Jules Verne’s Masonic Embeds - Excerpted from “The Occult Influences In the Classics”-A Work-in-Progress
By Randy Maugans
{This article was originally published in the Spring 2009 E-Zine, “Inside The Grassy Knoll”, and is republished here with additional graphics)
As a young sci-fi buff, I grew up watching the Disney adaptation of Jules Verne’s “20,000 Leagues Under the Sea” on TV. It was the 1960’s, there were no VCRs or DVDs, no cable.“Walt Disney’s Wonderful World of Color” (NBC, the home of the peacock— the first network to broadcast in color) was a window to these films released before I was born. And one of them was that Verne underwater classic. How I wish there were “replay” technology then,
but I settled for finding a Classics Illustrated comic, and then a pulp version of the book.
That movie left an indelible imprint and a hunger for both more Verne, and greater exploration of the sci-fi genre. It also began a long, strange journey into the archetypes of what I now see as a program of illuminist/technocratic indoctrination. With the ramp up to the era of the space programs: satellites, orbiters, the “moon landing”, and the age of ubiquitous technology. In a single generation we saw the fantasies of the 1800’s become reality!

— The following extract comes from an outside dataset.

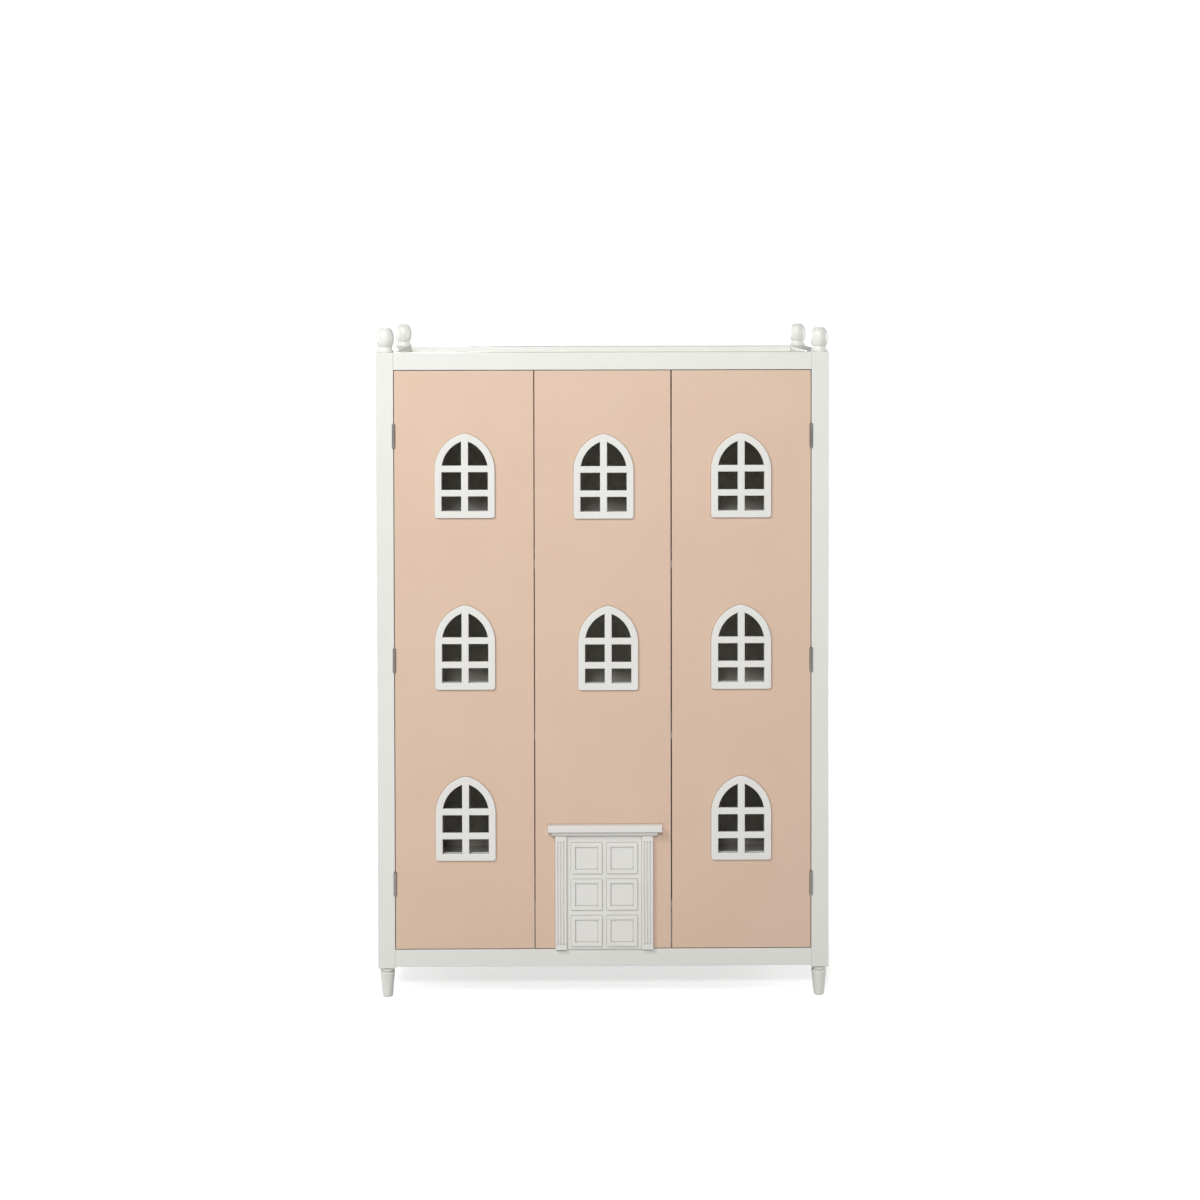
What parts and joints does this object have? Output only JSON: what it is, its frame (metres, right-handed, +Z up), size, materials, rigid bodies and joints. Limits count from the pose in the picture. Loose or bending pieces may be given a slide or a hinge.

Later, I discovered other authors with similar themes and expanded glimpses into the realm of semiotics, allegory, and what we now loosely call “predictive programming” or futurism.
Certainly, H.G. Wells and Ray Bradbury ; then Robert Heinlein, Frank Herbert, Philip K. Dick, and Ursula K. Le Guin, among many others. But it still always came back to Verne…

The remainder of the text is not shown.